Melanoma Facts and Stats
Melanoma diagnoses are increasing at epidemic rates. You can help make a difference by knowing and sharing the facts about melanoma.
NEW: The MRF is proud to offer the Melanoma Fact Sheet in the following languages:
Melanoma Diagnosis Facts
- Melanoma is the deadliest form of skin cancer. Skin cancer is the most common form of cancer in the U.S.
- In 2019, over 192,000 Americans are expected to be diagnosed with melanoma. Of these, more than 96,000 will be diagnosed with invasive (Stage I, II, III or IV) melanoma and nearly 96,000 will be diagnosed with melanoma in situ (Stage 0).
- In 2019, melanoma is exptected to take the lives of 7,230 Americans.
- Melanoma is not just skin cancer. It can develop anywhere on the body - eyes, scalp, nails, feet, mouth, etc.
- Melanoma does not discriminate by age, race or gender.
- Melanoma is the leading cause of cancer death in young women ages 25-30 and the second leading cause of cancer death in women ages 30-35.
- In ages 15-29, melanoma is the second most commonly diagnosed cancer.
- The incidence of people under 30 developing melanoma is increasing faster than any other demographic group, soaring by 50% in women since 1980.
- Approximately 500 American children are diagnosed with melanoma each year.
- The majority of people diagnosed with melanoma are white men over the age of 50.
- Today, nearly 1 million people live with melanoma in the U.S.
- The lifetime risk of getting melanoma is about 1 in 40 for Caucasians, 1 in 200 for Hispanics and 1 in 1,000 for African Americans.
- Ocular melanoma, or melanoma of the eye, is the most common primary eye tumor in adults with around 2,000 new cases diagnosed each year in the United States.
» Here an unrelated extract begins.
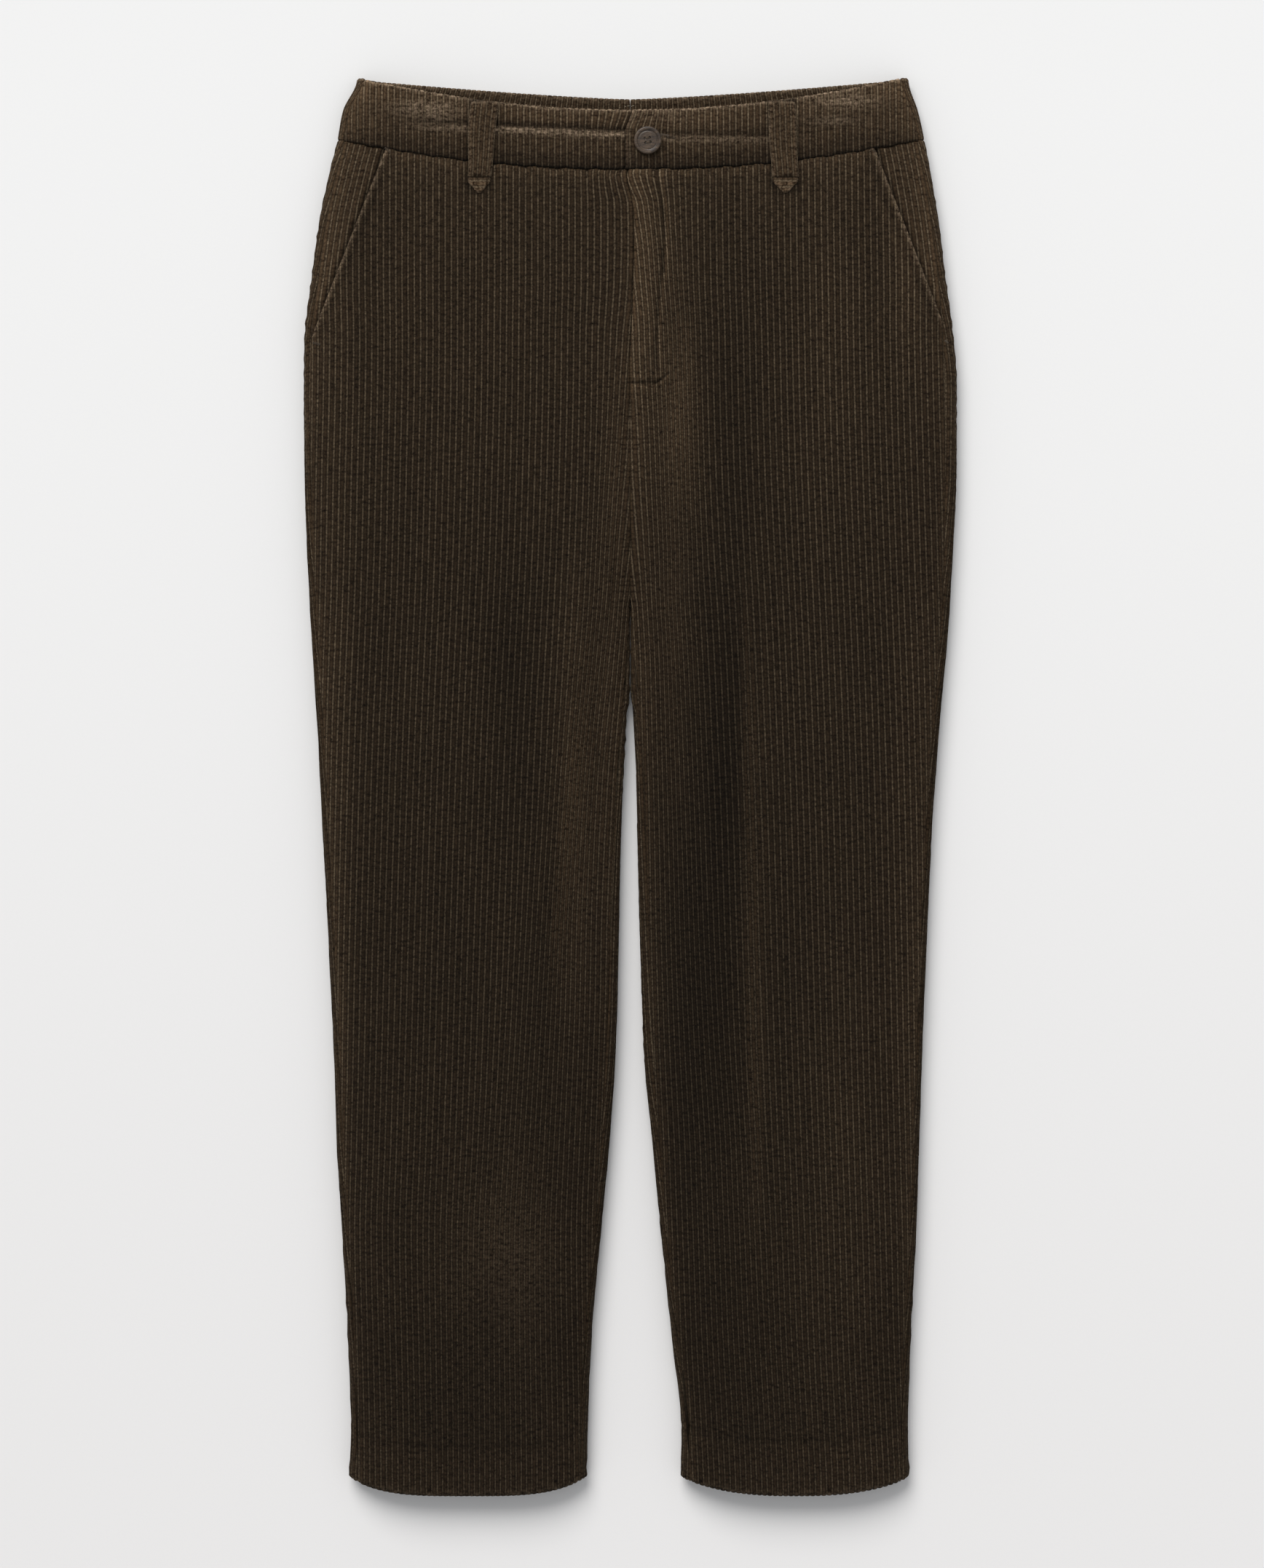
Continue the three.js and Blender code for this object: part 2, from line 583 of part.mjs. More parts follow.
// The button: a turned disc with a raised rim and a dished middle, drilled with four holes.
const BUTTON = { x: 12, y: 443, radius: 9.5, thick: 2.6, rim: 1.9, dish: 0.7, hole: 0.85, apart: 3.2 };
async function button() {
  const wasm = await Module();
  wasm.setup();
  const solid = (geometry) => {
    geometry.deleteAttribute('normal');
    geometry.deleteAttribute('uv');
    const merged = mergeVertices(geometry, 1e-4);
    return new wasm.Manifold(new wasm.Mesh({
      numProp: 3,
      vertProperties: new Float32Array(merged.attributes.position.array),
      triVerts: new Uint32Array(merged.index.array),
    }));
  };
  const { radius: r, thick, rim, dish } = BUTTON;
  const profile = [
    [0, 0], [r - 2, 0], [r - 0.5, 0.6], [r, 1.4], [r - 0.3, thick - 0.3], [r - 0.9, thick],
    [r - rim, thick - 0.15], [r - rim - 0.6, thick - dish], [0, thick - dish - 0.2],
  ].map(([x, y]) => new THREE.Vector2(x, y));
  const stand = (geometry) => geometry.rotateX(Math.PI / 2);
  let disc = solid(stand(new THREE.LatheGeometry(profile, 32)));
  for (const sx of [-1, 1]) {
    for (const sy of [-1, 1]) {
      const drill = stand(new THREE.CylinderGeometry(BUTTON.hole, BUTTON.hole, 3 * thick, 10));
      drill.translate(sx * BUTTON.apart / 2, sy * BUTTON.apart / 2, 0);
      disc = disc.subtract(solid(drill));
    }
  }
  const mesh = disc.getMesh();
  const geometry = solidFrom(Array.from(mesh.vertProperties), Array.from(mesh.triVerts));
  const made = add('button', geometry, HORN);
  const arcOf = (s) => arcAt(s.line, BUTTON.x);
  const seat = place(LEFT, BUTTON.y, arcOf, 0).z + bandRise(LEFT, BUTTON.x - BUTTON.radius, BUTTON.y);
  made.position.set(BUTTON.x, BUTTON.y, seat + RIB + 2 * SEAM);
}

for (const side of [RIGHT, LEFT]) {
  frontPanel(side);
  backPanel(side);
  pocketBearer(side);
  frontBand(side);
  backBand(side);
}
LOOPS.forEach(beltLoop);
await button();

export default parts;
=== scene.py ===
# %% [markdown]
# # Corduroy trousers, laid flat
#
# These trousers are sewn from corduroy with wide ribs, which weavers call wales. They lie on their
# back, so one picture from above shows the fronts, the waistband, the fly and both pockets.
#
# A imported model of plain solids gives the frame: where each piece is and how large it is. Each solid
# is replaced here by a wall of cloth whose wales are real geometry, so that a light from the side
# finds every one of them. The sizes in the tables are millimetres, and a mesh gets metres.

# %% Load the frame
import json

import bmesh
import bpy
import numpy as np
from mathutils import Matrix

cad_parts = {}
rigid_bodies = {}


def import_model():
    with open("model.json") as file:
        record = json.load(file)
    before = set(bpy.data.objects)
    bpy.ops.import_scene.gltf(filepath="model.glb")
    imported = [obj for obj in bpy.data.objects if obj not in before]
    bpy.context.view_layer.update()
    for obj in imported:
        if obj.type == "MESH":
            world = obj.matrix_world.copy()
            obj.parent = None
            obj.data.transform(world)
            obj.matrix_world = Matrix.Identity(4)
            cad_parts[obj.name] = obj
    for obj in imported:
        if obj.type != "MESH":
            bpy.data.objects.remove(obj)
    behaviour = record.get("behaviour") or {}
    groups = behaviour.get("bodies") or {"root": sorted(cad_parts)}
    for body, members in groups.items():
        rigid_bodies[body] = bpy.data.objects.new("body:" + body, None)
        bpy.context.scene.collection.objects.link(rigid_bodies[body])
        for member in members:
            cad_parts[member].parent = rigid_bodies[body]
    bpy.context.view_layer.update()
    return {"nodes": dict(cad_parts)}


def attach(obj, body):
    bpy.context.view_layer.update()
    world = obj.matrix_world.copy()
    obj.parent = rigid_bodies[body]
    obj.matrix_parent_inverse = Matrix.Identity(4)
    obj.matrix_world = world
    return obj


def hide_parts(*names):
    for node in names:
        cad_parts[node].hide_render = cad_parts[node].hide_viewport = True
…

- Mucosal melanoma is a rare form of melanoma that develops in the sinuses, nasal passages, oral cavity, vagina, anus and other areas, making up about 1% of melanoma cases.
Melanoma Prevention Facts
- Nearly 90% of melanomas are thought to be caused by exposure to UV light and sunlight.
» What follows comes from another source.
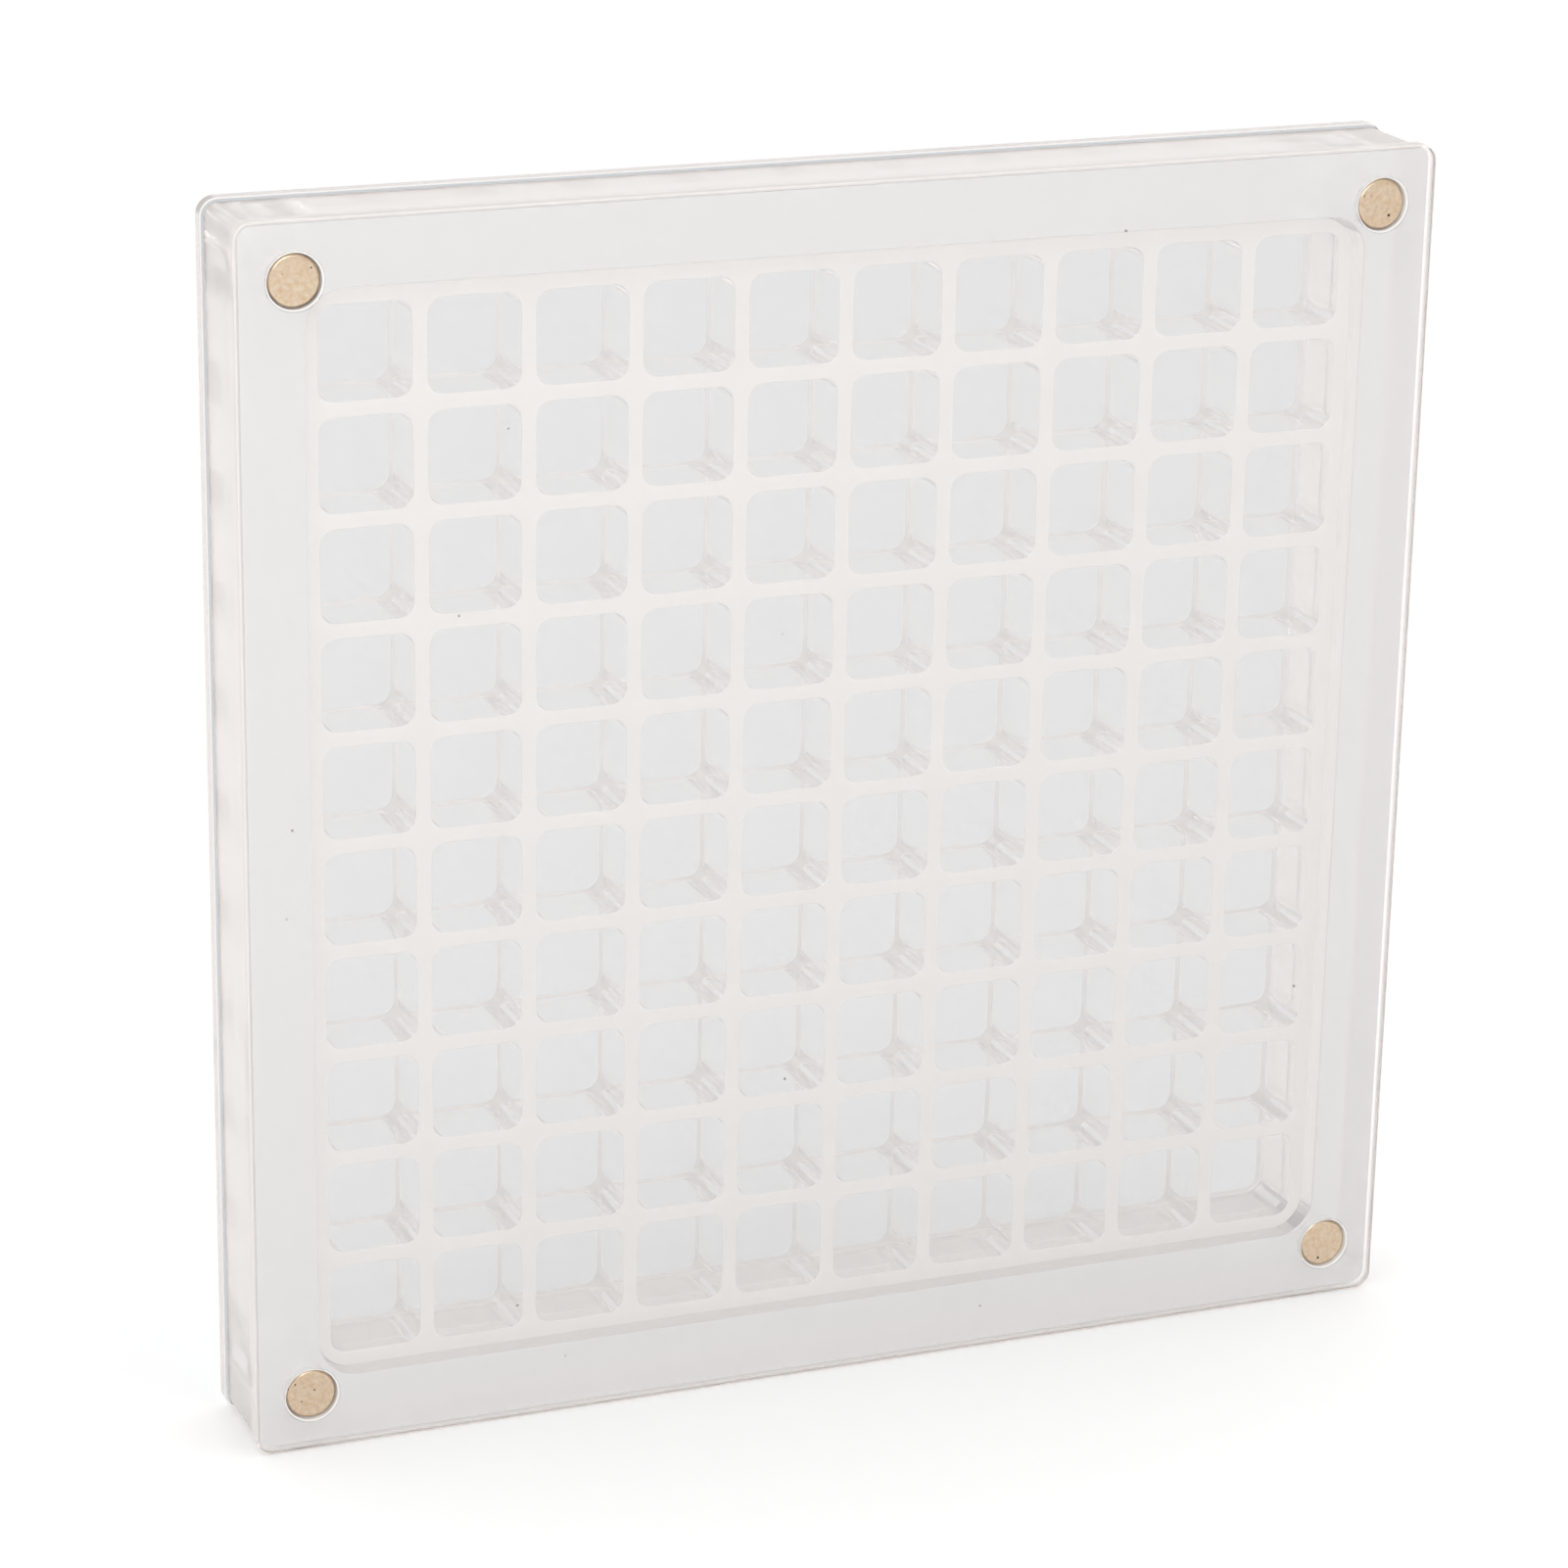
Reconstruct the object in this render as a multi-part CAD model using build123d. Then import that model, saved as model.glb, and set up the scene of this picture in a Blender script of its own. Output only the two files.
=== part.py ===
# Clear acrylic display box for small seashells, standing on its bottom edge.
# A rear panel and a deep square frame make the case. A lattice of square cells
# stands inside the frame, and a flat cover is held on the front by four pairs
# of disc magnets. Millimetres. X runs to the right, Y runs from the front
# towards the rear, and Z runs up. The origin is the middle of the footprint.

import os

from build123d import *

# Cells
cell_columns = 10
cell_rows = 10
cell_size = 18.0              # clear square opening of one cell
cell_wall = 2.9               # wall between two cells
cell_corner_radius = 3.0
grid_depth = 15.0             # thickness of the sheet that the cells are cut from
grid_rim = 2.9                # wall between the outer cells and the sheet's edge
grid_corner_radius = 7.0      # outer corners, which clear the magnet holes

# Frame
grid_clearance = 0.5          # gap round the lattice inside the frame
headroom = 4.0                # air between the lattice and the cover
bar_width = 12.85             # width of the four bars of the frame

# Front cover and rear panel
cover_thickness = 3.0
rear_thickness = 3.0
panel_overhang = 0.7          # how far both sheets stand out past the frame
panel_corner_radius = 3.5
edge_bevel = 0.3              # polished bevel along the outer edges
sheet_gap = 0.05              # thin air left where one piece lies on another

# Protective film on the cover
film_thickness = 0.1
film_gap = 0.02               # air under the film
film_margin = 0.75            # bare strip round the film
film_hole_margin = 0.45       # bare ring round each magnet hole

# Magnets
magnet_diameter = 10.0
magnet_gap = 0.15             # gap round a magnet in its hole
magnet_web = 1.2              # acrylic left between a magnet hole and the lattice's corner
cover_magnet_length = 2.0
cover_magnet_recess = 0.4     # from the cover's rear face
frame_magnet_length = 10.0
frame_magnet_recess = 0.2     # from the frame's front face

# Sizes that follow from the ones above
grid_width = cell_columns * cell_size + (cell_columns - 1) * cell_wall + 2 * grid_rim
grid_height = cell_rows * cell_size + (cell_rows - 1) * cell_wall + 2 * grid_rim
opening_width = grid_width + 2 * grid_clearance
opening_height = grid_height + 2 * grid_clearance
frame_width = opening_width + 2 * bar_width
frame_height = opening_height + 2 * bar_width
frame_depth = grid_depth + headroom
grid_drop = grid_clearance - sheet_gap
panel_width = frame_width + 2 * panel_overhang
panel_height = frame_height + 2 * panel_overhang
film_stack = film_thickness + film_gap
box_depth = film_stack + cover_thickness + frame_depth + rear_thickness + 2 * sheet_gap

# Planes along Y, front to rear
film_front = -box_depth / 2
cover_front = film_front + film_stack
cover_magnet_front = cover_front + cover_thickness - cover_magnet_recess - cover_magnet_length
frame_front = cover_front + cover_thickness + sheet_gap
frame_magnet_front = frame_front + frame_magnet_recess
rear_front = frame_front + frame_depth + sheet_gap
grid_front = rear_front - sheet_gap - grid_depth
centre_height = panel_height / 2

# The magnets lie on the corners' diagonals, just clear of the opening's round corners.
opening_corner_radius = grid_corner_radius + grid_clearance
hole_radius = magnet_diameter / 2 + magnet_gap
corner_to_hole = (opening_corner_radius + magnet_web + hole_radius) / 2 ** 0.5
magnet_x = opening_width / 2 - opening_corner_radius + corner_to_hole
magnet_z = opening_height / 2 - opening_corner_radius + corner_to_hole
corners = {
    "top_left": (-magnet_x, magnet_z),
    "top_right": (magnet_x, magnet_z),
    "bottom_left": (-magnet_x, -magnet_z),
    "bottom_right": (magnet_x, -magnet_z),
}


def front_plane(y):
    """A sketch plane facing the viewer at depth y: its x is X, its y is Z."""
    return Plane(origin=(0, y, centre_height), x_dir=(1, 0, 0), z_dir=(0, -1, 0))


def slab(outline, front, depth):
    """Extrude a sketch from its front face towards the rear."""
    return extrude(front_plane(front) * outline, amount=-depth)


def magnet_holes(radius):
    """The four magnet holes as one sketch."""
    return Sketch() + [Pos(x, z) * Circle(radius) for x, z in corners.values()]


def bevel_rim(part):
    """Bevel the outer edges of both broad faces."""
    faces = part.faces().sort_by(Axis.Y)
    rims = [face.outer_wire().edges() for face in (faces[0], faces[-1])]
    return chamfer(rims[0] + rims[1], edge_bevel)


def make_panel(front, thickness, holes=None):
    """A rounded sheet, with the magnet holes where it has any."""
    outline = RectangleRounded(panel_width, panel_height, panel_corner_radius)
    panel = bevel_rim(slab(outline, front, thickness))
    if holes:
        panel = panel - slab(holes, front, thickness)
    return panel


def make_frame():
    """The deep square frame, with its opening and the holes for its magnets."""
    outline = RectangleRounded(frame_width, frame_height, panel_corner_radius - panel_overhang)
    opening = RectangleRounded(opening_width, opening_height, opening_corner_radius)
    ring = bevel_rim(slab(outline, frame_front, frame_depth))
    return ring - slab(opening + magnet_holes(hole_radius), frame_front, frame_depth)


def make_grid():
    """The lattice of cells. It stands on the frame's bottom bar, against the rear panel."""
    pitch = cell_size + cell_wall
    sheet = RectangleRounded(grid_width, grid_height, grid_corner_radius)
    cells = GridLocations(pitch, pitch, cell_columns, cell_rows) * RectangleRounded(
        cell_size, cell_size, cell_corner_radius)
    lattice = slab(sheet - cells, grid_front, grid_depth)
    return Pos(0, 0, -grid_drop) * lattice


def make_film():
    """The film on the cover's face, cut back from the edges and the magnets."""
    width = panel_width - 2 * film_margin
    height = panel_height - 2 * film_margin
    sheet = RectangleRounded(width, height, panel_corner_radius - film_margin)
    return slab(sheet - magnet_holes(hole_radius + film_hole_margin), film_front, film_thickness)


def make_magnet(place, front, length):
    """One disc magnet with its axis along Y."""
    x, z = place
    return bevel_disc(slab(Pos(x, z) * Circle(magnet_diameter / 2), front, length))


def bevel_disc(disc):
    """Bevel both round edges of a magnet."""
    return chamfer(disc.edges().filter_by(GeomType.CIRCLE), edge_bevel)


nodes = {
    "rear_panel": make_panel(rear_front, rear_thickness),
    "frame": make_frame(),
    "cell_grid": make_grid(),
    "front_cover": make_panel(cover_front, cover_thickness, magnet_holes(hole_radius)),
    "protective_film": make_film(),
}
for corner, place in corners.items():
    nodes["cover_magnet_" + corner] = make_magnet(place, cover_magnet_front, cover_magnet_length)
    nodes["frame_magnet_" + corner] = make_magnet(place, frame_magnet_front, frame_magnet_length)

os.makedirs("parts", exist_ok=True)
for name, node in nodes.items():
    export_step(node, os.path.join("parts", name + ".step"))

print("box", round(panel_width, 3), "x", round(box_depth, 3), "x", round(panel_height, 3))
print("magnet centres at", round(magnet_x, 3), "and", round(magnet_z, 3), "from the middle")
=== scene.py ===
# Looks of a clear acrylic display box for small seashells.
# Everything is in metres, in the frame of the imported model. The box stands on the floor at Z = 0,
# its cover faces -Y, and the camera looks at it from the left and from above.

import bmesh
import bpy
import math
import numpy as np
from mathutils import Matrix, Vector
from mathutils.geometry import delaunay_2d_cdt


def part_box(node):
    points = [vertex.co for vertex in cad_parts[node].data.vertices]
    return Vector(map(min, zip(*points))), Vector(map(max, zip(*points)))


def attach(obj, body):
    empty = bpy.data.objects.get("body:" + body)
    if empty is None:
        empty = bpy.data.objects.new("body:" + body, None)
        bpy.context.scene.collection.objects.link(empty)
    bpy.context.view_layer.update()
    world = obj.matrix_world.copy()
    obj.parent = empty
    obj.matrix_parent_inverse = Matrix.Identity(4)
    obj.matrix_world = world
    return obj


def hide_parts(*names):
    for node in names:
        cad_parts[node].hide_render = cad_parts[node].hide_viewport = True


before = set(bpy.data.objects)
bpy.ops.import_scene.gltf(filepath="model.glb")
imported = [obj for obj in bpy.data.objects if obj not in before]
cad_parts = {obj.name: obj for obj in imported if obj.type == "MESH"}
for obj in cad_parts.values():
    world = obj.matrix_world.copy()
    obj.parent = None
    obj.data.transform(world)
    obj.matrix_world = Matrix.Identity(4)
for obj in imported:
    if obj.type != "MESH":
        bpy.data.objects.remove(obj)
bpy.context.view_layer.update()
mm = 0.001


def hexToLinear(text):
    # sRGB hex to the linear colour that shaders read
    parts = [int(text[i:i + 2], 16) / 255 for i in (1, 3, 5)]
    return tuple(c / 12.92 if c <= 0.04045 else ((c + 0.055) / 1.055) ** 2.4 for c in parts) + (1.0,)


def socket(node, name):
    # the input of that name or number that is in use: a mix node has one of each name for every data type
    if isinstance(name, int):
        return node.inputs[name]
    return next(s for s in node.inputs if s.name == name and s.enabled)


def addNode(tree, kind, settings=None, links=None):
    # one shader node: settings are attributes or socket values, links feed its sockets
    node = tree.nodes.new(kind)
    for name, value in (settings or {}).items():
        if isinstance(name, str) and hasattr(node, name):
            setattr(node, name, value)
        else:
            socket(node, name).default_value = value
    for name, source in (links or {}).items():
        tree.links.new(source, socket(node, name))
    return node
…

- It takes only one blistering sunburn, especially at a young age, to more than double a person's chance of developing melanoma later in life.
- You can help prevent melanoma by seeking shade whenever possible, wearing protective clothing, avoiding direct sunlight between 10am-4pm and using broad spectrum sunscreen with SPF of at least 30 every day.
Indoor & Intentional Tanning Facts
- Indoor tanning devices are proven to cause cancer and have been classified into the highest cancer risk category by the World Health Organization's International Agency for Cancer Research (IARC).
- Exposure to tanning beds before age 30 increases a person's risk of developing melanoma by 75%.
- Young people who regularly use tanning beds are 8 times more likely to develop melanoma than people who have never used them.
- Research has found that indoor tanning does not protect against sunburn.
- Having 5 or more blistering sunburns early in life increases one's melanoma risk by 80%.